The New Mexico Broadcasters Association has given the station awards for overall excellence, best talk show and best website, and it has entered it into the association’s Hall of Fame.
It’s not easy work. Estevan and wife Adi — who has her own show on the station — and their three children are the janitors at the station on Taos Street. They might not say how much they make each year (Estevan jokes that employees get paid in food and soda), but they are getting by.
“Like most small businesses, we are affected by economic swing patterns in the country,” Estevan says. “We live within our means — sometimes chicken, sometimes feathers.”
Plus, he adds, the music and digital content services now available to anyone with a computer are “disrupting the broadcast industry and the need to evolve is ‘do or die.’ ”
Music-rights fee increases, he adds, are another challenge.

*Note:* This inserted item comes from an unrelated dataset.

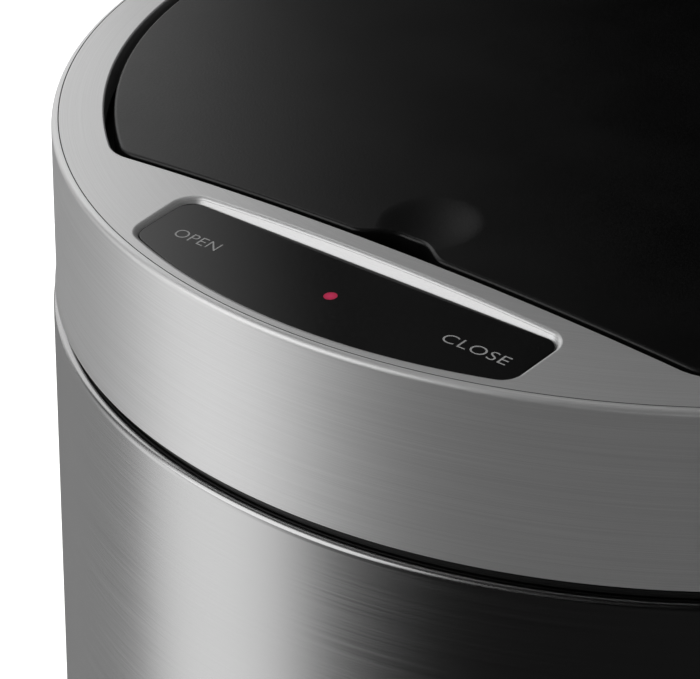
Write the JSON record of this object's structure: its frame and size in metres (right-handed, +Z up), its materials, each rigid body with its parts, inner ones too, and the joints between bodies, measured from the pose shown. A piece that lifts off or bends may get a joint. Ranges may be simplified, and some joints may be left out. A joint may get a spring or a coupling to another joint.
{
  "type": "touch top trash can",
  "caption": "Round steel trash can with a crowned lift-off head, a motor-driven D-shaped lid and a touch panel in front of it.",
  "frame": {"origin": "centre of the base on the floor, under the rubber feet", "axes": "+Z up along the can's axis; -Y is the front, where the touch panel is; the lid's hinge lies towards +Y"},
  "size_m": [0.3619, 0.362, 0.649],
  "materials": {
    "brushed_steel": "satin, fine brush lines round the axis",
    "black_plastic": "fine moulded texture",
    "lid_black": "fine grainy matte black",
    "gloss_black": "glossy black",
    "red_light": "clear red, lit",
    "rubber": "matte rubber",
    "zinc_steel": "bright zinc-plated steel",
    "board_green": "solder mask",
    "chip_black": "moulded chip black",
    "foam_grey": "conductive foam",
    "gear_white": "natural acetal",
    "grey_plastic": "moulded grey",
    "motor_can": "zinc-plated can",
    "brass_gear": "machined brass",
    "cell_wrap": "printed film, plain",
    "wire_black": "wire sleeve"
  },
  "bodies": {
    "can_body": {"body_shell": "brushed_steel", "base_tray": "black_plastic", "rubber_feet": "rubber", "rim_ring": "black_plastic"},
    "head": {"collar_shell": "brushed_steel", "collar_frame": "black_plastic", "bay_cover": "black_plastic", "cover_screws": "zinc_steel", "touch_panel": "gloss_black", "light_pipe": "red_light", "touch_board": "board_green", "board_parts": "chip_black", "touch_pads": "foam_grey", "board_screws": "zinc_steel", "gear_case_left": "grey_plastic", "gear_case_right": "grey_plastic", "gear_axles": "zinc_steel", "motor": "motor_can", "motor_screws": "zinc_steel", "battery_box": "black_plastic", "batteries": "cell_wrap", "battery_contacts": "zinc_steel", "switch_body": "grey_plastic", "wire_loom": "wire_black"},
    "lid": {"lid_panel": "lid_black", "lid_liner": "black_plastic", "lid_gear": "gear_white", "lid_bumpers": "rubber", "lid_screws": "zinc_steel", "hinge_pins": "zinc_steel"},
    "bag_ring": {"bag_ring": "black_plastic"},
    "first_gear": {"gear_1": "gear_white"},
    "second_gear": {"gear_2": "gear_white"},
    "motor_rotor": {"motor_shaft": "zinc_steel", "motor_pinion": "brass_gear"},
    "door": {"battery_door": "black_plastic"},
    "rocker": {"power_rocker": "gloss_black"}
  },
  "joints": [
    {"name": "lid_hinge", "type": "hinge", "parent": "head", "child": "lid", "pos_m": [0, 0.0844, 0.63598], "axis": [-1, 0, 0], "range_deg": [0, 68]},
    {"name": "head_lift", "type": "slide", "parent": "can_body", "child": "head", "axis": [0, 0, 1], "range_m": [0, 0.15]},
    {"name": "bag_ring_lift", "type": "slide", "parent": "can_body", "child": "bag_ring", "axis": [0, 0, 1], "range_m": [0, 0.075]},
    {"name": "battery_door_slide", "type": "slide", "parent": "head", "child": "door", "axis": [0, 1, 0], "range_m": [0, 0.03]},
    {"name": "power_rocker_tip", "type": "hinge", "parent": "head", "child": "rocker", "pos_m": [-0.07899, 0.15504, 0.606], "axis": [0, 0, 1], "range_deg": [-7, 7]},
    {"name": "first_gear_spin", "type": "hinge", "parent": "head", "child": "first_gear", "pos_m": [0.05, 0.0844, 0.60998], "axis": [-1, 0, 0], "range_deg": [-227.67, 1]},
    {"name": "second_gear_spin", "type": "hinge", "parent": "head", "child": "second_gear", "pos_m": [0.05, 0.1044, 0.60998], "axis": [-1, 0, 0], "range_deg": [-1, 530.89]},
    {"name": "rotor_spin", "type": "hinge", "parent": "head", "child": "motor_rotor", "pos_m": [0.06, 0.1244, 0.60998], "axis": [-1, 0, 0], "range_deg": [-1239.07, 5]}
  ],
  "couplings": [
    {"joint": "first_gear_spin", "follows": "lid_hinge", "ratio": -3.3333},
    {"joint": "second_gear_spin", "follows": "lid_hinge", "ratio": 7.7778},
    {"joint": "rotor_spin", "follows": "lid_hinge", "ratio": -18.148},
    {"joint": "bag_ring_lift", "follows": "head_lift", "ratio": 0.5}
  ]
}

For sure, Que Suave is not the only iconoclastic station in New Mexico, or even in the North. In all, New Mexico has 164 commercial stations, says Paula Maes, New Mexico Broadcasters Association president. Of those, she says, just 36 are “small ma and pop operations in various parts of the state.”
Ann Marie Cumming, spokeswoman for the National Association of Broadcasters, calls such stations “part of the fabric of America. They have deep connections with the audiences they serve and provide information and entertainment geared toward the interests of local communities.”
Estevan Gonzales acknowledges the station does not know what its market share is in Santa Fe because traditional market surveys are, in his view, flawed. He just knows there are listeners out there and advertisers buying spots.
“I like what they bring to my ears,” is how The Auto Angel’s Garcia puts it.
But Patricio Gonzales says he thinks there’s one main reason Que Suave swims rather than sinks.
“Nobody owns us,” he says.
And thus starts another sunny morning on Taos Street.